QR codes have been around since the 1990s but their practical use for Irish businesses expanded dramatically after 2020, when contactless menus and check-ins made them mainstream. Most business owners now recognise one on sight — but fewer understand the difference between a basic QR code and a trackable one, or how to use them effectively across different types of print.
What Is a QR Code?
A QR code — Quick Response code — is a type of barcode that can be scanned by any smartphone camera. When scanned, it directs the user to a destination you define: a website, a menu, a booking page, a social media profile, a phone number, or a Google review page. From a print perspective, it converts a physical piece of paper into an interactive link — bridging the gap between something held in the hand and something viewed on a screen.
QR codes are free to generate and straightforward to include in any print design. The question for most businesses is not whether to use one, but where and how.
Static QR Codes vs Trackable QR Codes
There are two types of QR code relevant to print design.
Static QR codes link directly to a fixed URL. Once the code is printed, the destination cannot be changed. They are free to generate and have no ongoing cost. For most standard use cases — linking to a website, a menu, or a social media page — a static QR code is perfectly adequate.
Dynamic or trackable QR codes link to a redirect URL that can be changed after printing, and they record scan data — how many times the code was scanned, when, and in some implementations, from which location. This is particularly useful for businesses running print campaigns who want to measure performance: how many people scanned a poster versus a leaflet, or how a December campaign compared to a November one.
At GotoPrint.ie, we include a standard static QR code on any print design at no extra charge. Trackable QR codes are available as a paid add-on for businesses who want campaign measurement built into their print.
How to Use QR Codes Effectively on Different Print Items
Business Cards
A QR code on a business card can link to your website, your LinkedIn profile, a contact page, or — most usefully — your Google review page. A business card handed over after a job is done with a direct link to your Google review page removes every barrier between the satisfied customer and leaving a review.
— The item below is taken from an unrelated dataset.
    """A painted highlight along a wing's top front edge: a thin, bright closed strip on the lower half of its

No searching, no navigating, one scan.
Posters
A QR code on a poster typically links to a booking page, an event ticketing page, or a website with more details. For restaurants and venues, a QR code on a window poster can link directly to a reservation system. For event promoters, it can link to a ticket purchase page. The key is that the destination is immediately relevant to whatever the poster is promoting — not just the homepage.
Leaflets
A QR code on a leaflet is most effective when it links to something the leaflet has already mentioned — a specific offer, a menu, or a landing page that continues the conversation. A door drop leaflet for a restaurant with a QR code linking to a Christmas booking form is more useful than one linking to the homepage.
Table Tents
Table tents are arguably the most natural home for a QR code in print. A seated customer has time to scan — they are not in passing, they are stationary. A table tent QR code can link to a digital menu, a loyalty scheme signup, a Google review page, or a social media follow. The friction between a seated customer and any of those actions is minimal when the code is right in front of them.
What Makes a QR Code Work on Print
Three practical points worth knowing before including a QR code in your print design.
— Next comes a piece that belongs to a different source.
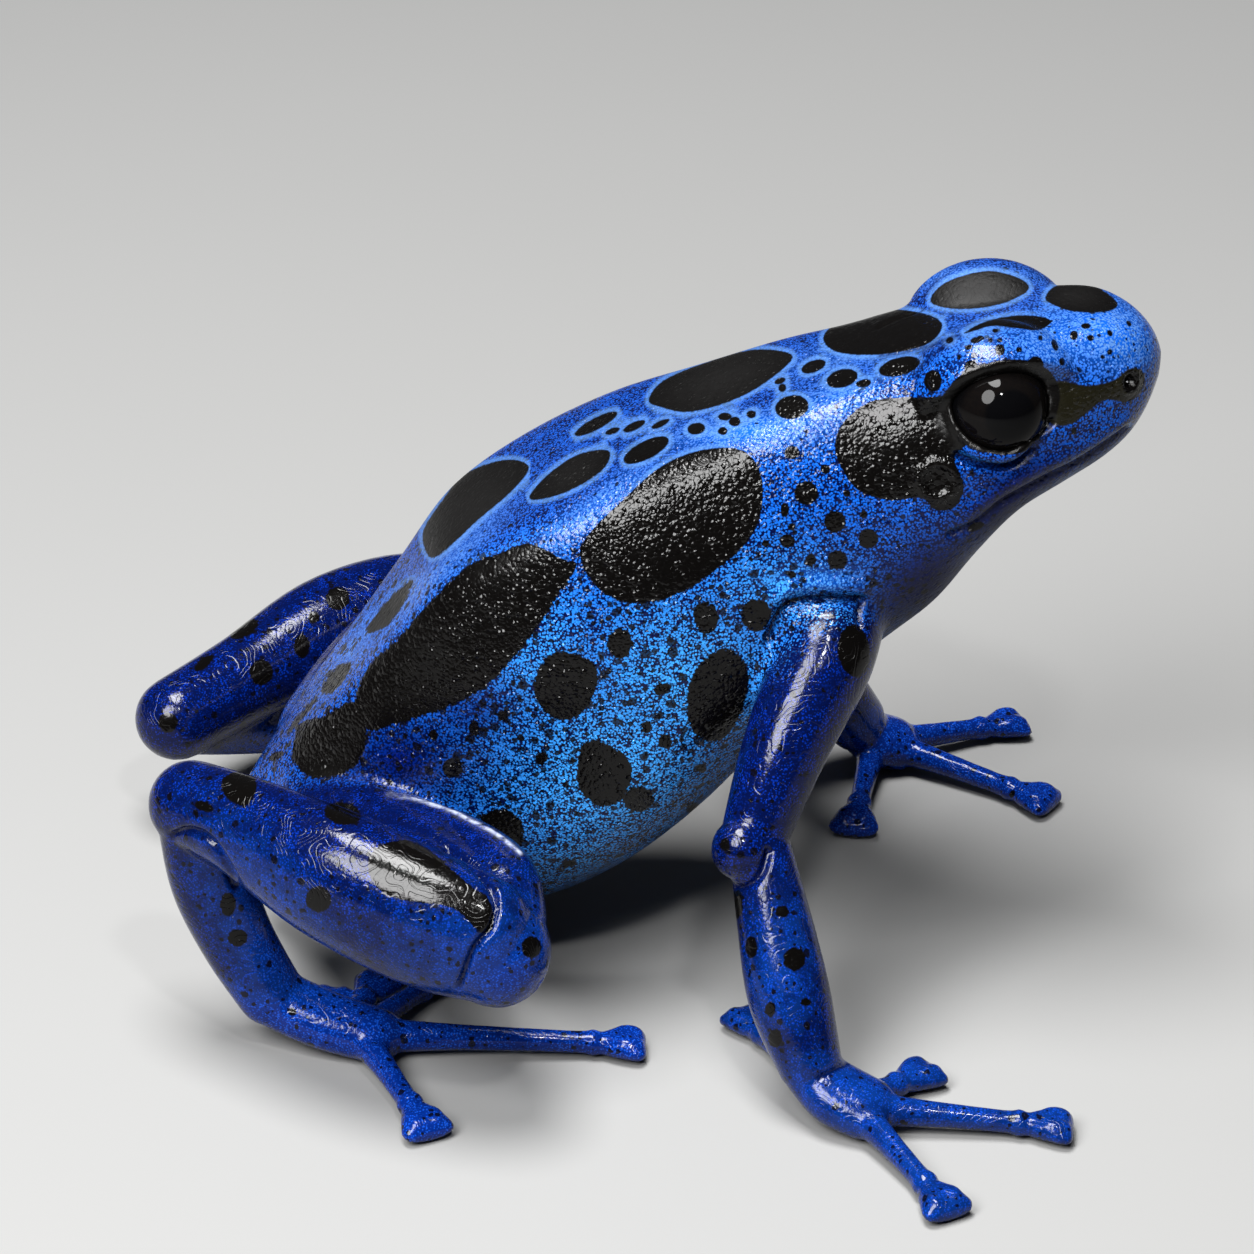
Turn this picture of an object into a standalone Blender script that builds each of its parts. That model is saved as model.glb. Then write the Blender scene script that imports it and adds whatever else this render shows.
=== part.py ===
"""Blue poison dart frog, a still model at life size.

The frog sits propped up on straight arms, with its hind legs folded beside it.
It faces +X, its right side is -Y, and the floor under its feet is z = 0.
Sizes below are in millimetres, and MM turns them into metres.
The body is lofted through ribs, each limb through a spine of joints with radii.
Each piece is trimmed back from the piece that it grows from by a gap of 0.3 mm.
"""

import math
from collections import namedtuple

import bmesh
import bpy
from mathutils import Vector

MM = 0.001
GAP = 0.3

# Where the middle of the frog's box lies in the pose's own sizes, so the origin comes out under it
BOX_MIDDLE_X = 0.315
BOX_MIDDLE_Y = -0.163

# Body
# A rib stands in the frog's middle plane: its top and bottom points, its half width,
# how far up it is widest, how square its upper half is, and how far its side ridge stands out.
Rib = namedtuple("Rib", "top_x top_z bottom_x bottom_z half waist square ridge")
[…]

Size matters. A QR code needs to be large enough to scan reliably — a minimum of 2cm × 2cm at print size, ideally larger. A code that is too small or reproduced at low resolution will fail to scan on some devices.
Contrast is essential. QR codes require strong contrast between the code and its background — typically black on white. Placing a code on a dark or patterned background significantly reduces scan reliability.
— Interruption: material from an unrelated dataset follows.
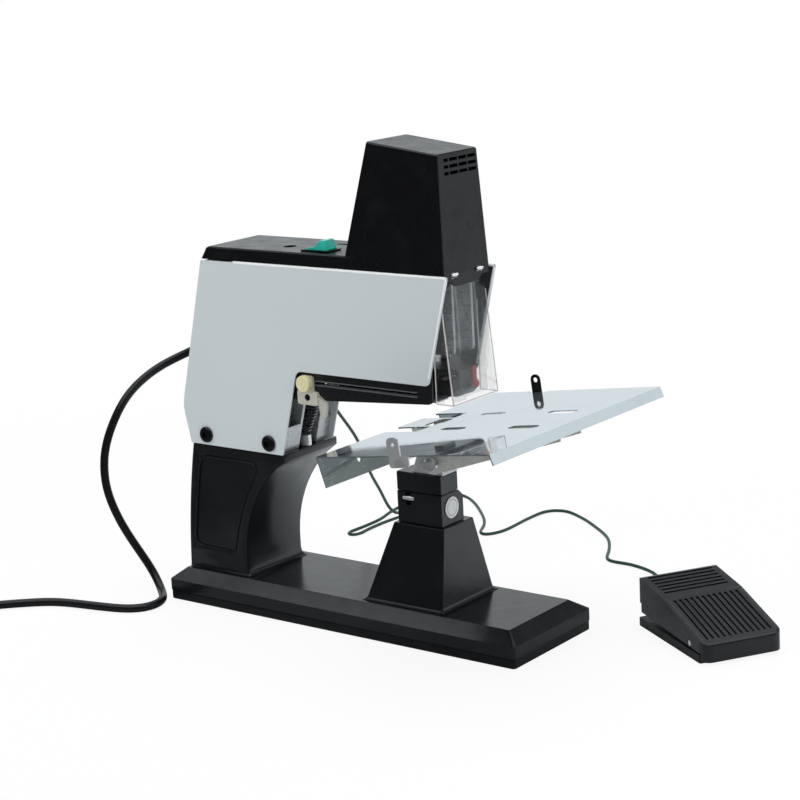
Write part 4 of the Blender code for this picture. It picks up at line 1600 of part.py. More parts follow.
def make_pedal():
    """Foot pedal: base with its ears, sprung treadle on the pin, switch, spring and the cable's relief."""
    frame = joint_empty("pedal_frame", pedal_place(0, 0, 0), (0, 0, PEDAL_YAW), False)
    half = PEDAL_LENGTH / 2
    side = PEDAL_WIDTH / 2
    front = half - PEDAL_CORNER + PEDAL_BASE_LIP / 2
    high = PEDAL_BASE_HEIGHT
    base = prism("pedal_base", rectangle(-half, front, -side, side, PEDAL_BASE_LIP, 4), "Z", 0, high, "black_plastic",
                 frame)
    ear_outer = side - PEDAL_WALL - 2 * GAP
    ear = rounded([(PEDAL_PIN_X - PEDAL_EAR_LENGTH / 2, high - GAP, 0),
                   (PEDAL_PIN_X + PEDAL_EAR_LENGTH / 2, high - GAP, 0),
                   (PEDAL_PIN_X + PEDAL_EAR_LENGTH / 4, PEDAL_PIN_Z + 2 * PEDAL_PIN_RADIUS, PEDAL_PIN_RADIUS),
                   (PEDAL_PIN_X - PEDAL_EAR_LENGTH / 4, PEDAL_PIN_Z + 2 * PEDAL_PIN_RADIUS, PEDAL_PIN_RADIUS)], 3)
    pin = circle(PEDAL_PIN_X, PEDAL_PIN_Z, PEDAL_PIN_RADIUS + GAP, 14)
    for label, low_y in (("near", -ear_outer), ("far", ear_outer - PEDAL_EAR_WIDTH)):
        fuse(base, prism("pedal_ear_" + label, ear, "Y", low_y, low_y + PEDAL_EAR_WIDTH, None, frame))
    post_rear = -half + PEDAL_BASE_LIP
    entry = PEDAL_BASE_HEIGHT + GAP + PEDAL_RELIEF_RADIUS
    reach, rise = [PEDAL_RELIEF_RADIUS * share for share in SADDLE_SHARES]
    saddle = rectangle(post_rear, post_rear + PEDAL_RELIEF_LENGTH / 2, -reach, reach)
    fuse(base, prism("relief_saddle", saddle, "Z", high / 2, entry + rise, None, frame))
    cut(base, prism("ear_bores", pin, "Y", -side - OVERRUN, side + OVERRUN, None, frame))
    relief = [(PEDAL_RELIEF_RADIUS, 0), (PEDAL_RELIEF_RADIUS, PEDAL_RELIEF_LENGTH * RELIEF_SHARES[0]),
              (PEDAL_RELIEF_RADIUS * RELIEF_SHARES[1], PEDAL_RELIEF_LENGTH)]
    inner = post_rear + PEDAL_RELIEF_LENGTH / 2
    fuse(base, turned("pedal_relief", relief, (-1, 0, 0), (inner - PEDAL_BASE_LIP / 2, 0, entry), None, frame,
                      segments=16))
    reach = side - GAP
    rods("pedal_pin", [((PEDAL_PIN_X, -reach, PEDAL_PIN_Z), PEDAL_PIN_RADIUS, 2 * reach)], (0, 1, 0), "bright_steel",
         frame, 14)
    make_treadle(entry)
    make_pedal_inside(frame)
    return pedal_place(inner - PEDAL_BASE_LIP / 2 - PEDAL_RELIEF_LENGTH, 0, entry)


def make_treadle(entry):
    """Treadle: a shell with cross grooves on its high part and lengthwise grooves on its ramp."""
    hinge = joint_empty("treadle_hinge", pedal_place(PEDAL_PIN_X, 0, PEDAL_PIN_Z), (0, 0, PEDAL_YAW), False)
    half = PEDAL_LENGTH / 2
    side = PEDAL_WIDTH / 2
    skirt_x = half - PEDAL_CORNER + PEDAL_BASE_LIP
    rear_low = PEDAL_BASE_HEIGHT + PEDAL_REAR_GAP
    front_low = PEDAL_BASE_HEIGHT + PEDAL_FRONT_GAP
    step_x = -half + PEDAL_NOTCH * NOTCH_STEP_SHARE
    step_z = rear_low + PEDAL_NOTCH
    corners = [(-half, PEDAL_REAR_HEIGHT, PEDAL_CORNER / 2), (-half, step_z, PEDAL_WALL / 3), (step_x, step_z, 0),
               (step_x, rear_low, 0), (skirt_x, front_low, 0), (skirt_x, PEDAL_BASE_LIP, 0),
               (half, PEDAL_BASE_LIP, 0), (half, PEDAL_FRONT_HEIGHT, PEDAL_WALL),
               (PEDAL_CREST, PEDAL_CREST_HEIGHT, 2 * PEDAL_CORNER)]
    shift = [(a - PEDAL_PIN_X, b - PEDAL_PIN_Z) for a, b in rounded(corners, 3)]
    treadle = prism("pedal_treadle", shift, "Y", -side, side, "black_plastic", hinge)
    plan = rounded([(-half - PEDAL_PIN_X, -side, PEDAL_CORNER / 2), (half - PEDAL_PIN_X, -side, PEDAL_CORNER),
                    (half - PEDAL_PIN_X, side, PEDAL_CORNER), (-half - PEDAL_PIN_X, side, PEDAL_CORNER / 2)], 4)
    shape_with(treadle, prism("treadle_plan", plan, "Z", -PEDAL_REAR_HEIGHT, PEDAL_REAR_HEIGHT, None, hinge),
               "INTERSECT")
    wall = PEDAL_WALL
    hollow_front = skirt_x + GAP
    cavity = [(step_x + wall, -OVERRUN), (hollow_front, -OVERRUN), (hollow_front, treadle_top(hollow_front) - wall),
              (PEDAL_CREST, PEDAL_CREST_HEIGHT - wall), (step_x + wall, treadle_top(step_x + wall) - wall)]
    shift = [(a - PEDAL_PIN_X, b - PEDAL_PIN_Z) for a, b in cavity]
    inner = prism("treadle_cavity", shift, "Y", -side + wall, side - wall, None, hinge)
    bore = prism("treadle_bore", circle(0, 0, PEDAL_PIN_RADIUS + RUNNING, 14), "Y", -side - OVERRUN, side + OVERRUN,
                 None, hinge)
    reach = 1.4 * PEDAL_RELIEF_RADIUS + 2 * GAP
    notch_top = entry + 1.3 * PEDAL_RELIEF_RADIUS + PEDAL_REAR_GAP - PEDAL_PIN_Z
    notch = prism("entry_notch", rectangle(-half - PEDAL_PIN_X - OVERRUN, step_x + wall - PEDAL_PIN_X + GAP, -reach,
                                           reach), "Z", -PEDAL_PIN_Z, notch_top, None, hinge)
    cut(treadle, inner, bore, notch)
    post_low = PEDAL_BASE_HEIGHT + SWITCH_BOX_HEIGHT + PEDAL_REAR_GAP
    post = prism("treadle_post", rectangle(SWITCH_BOX_X - wall - PEDAL_PIN_X, SWITCH_BOX_X + wall - PEDAL_PIN_X, -wall,
                                           wall), "Z", post_low - PEDAL_PIN_Z,
                 treadle_top(SWITCH_BOX_X) - wall / 2 - PEDAL_PIN_Z, None, hinge)
    fuse(treadle, post)
    cut(treadle, *treadle_grooves(hinge))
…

Test before printing. Always scan the QR code from the final print file — or at minimum from a high-resolution proof — before sending to print. A code that works on screen at 100% zoom may fail at actual print size if the file resolution is insufficient.
The Practical Case for Including QR Codes on Print
The value of a QR code on print is that it connects a physical touchpoint — a card, a poster, a leaflet on a table — directly to a measurable digital action. For businesses that currently have no way of knowing whether their print marketing is generating results, adding a QR code that links to a dedicated page or a tracked URL is the simplest way to start measuring.
For businesses already satisfied with their print, a QR code to a Google review page is often the single highest-return addition they can make — particularly for trades and service businesses where the volume of jobs completed every week represents an untapped source of reviews that never get asked for.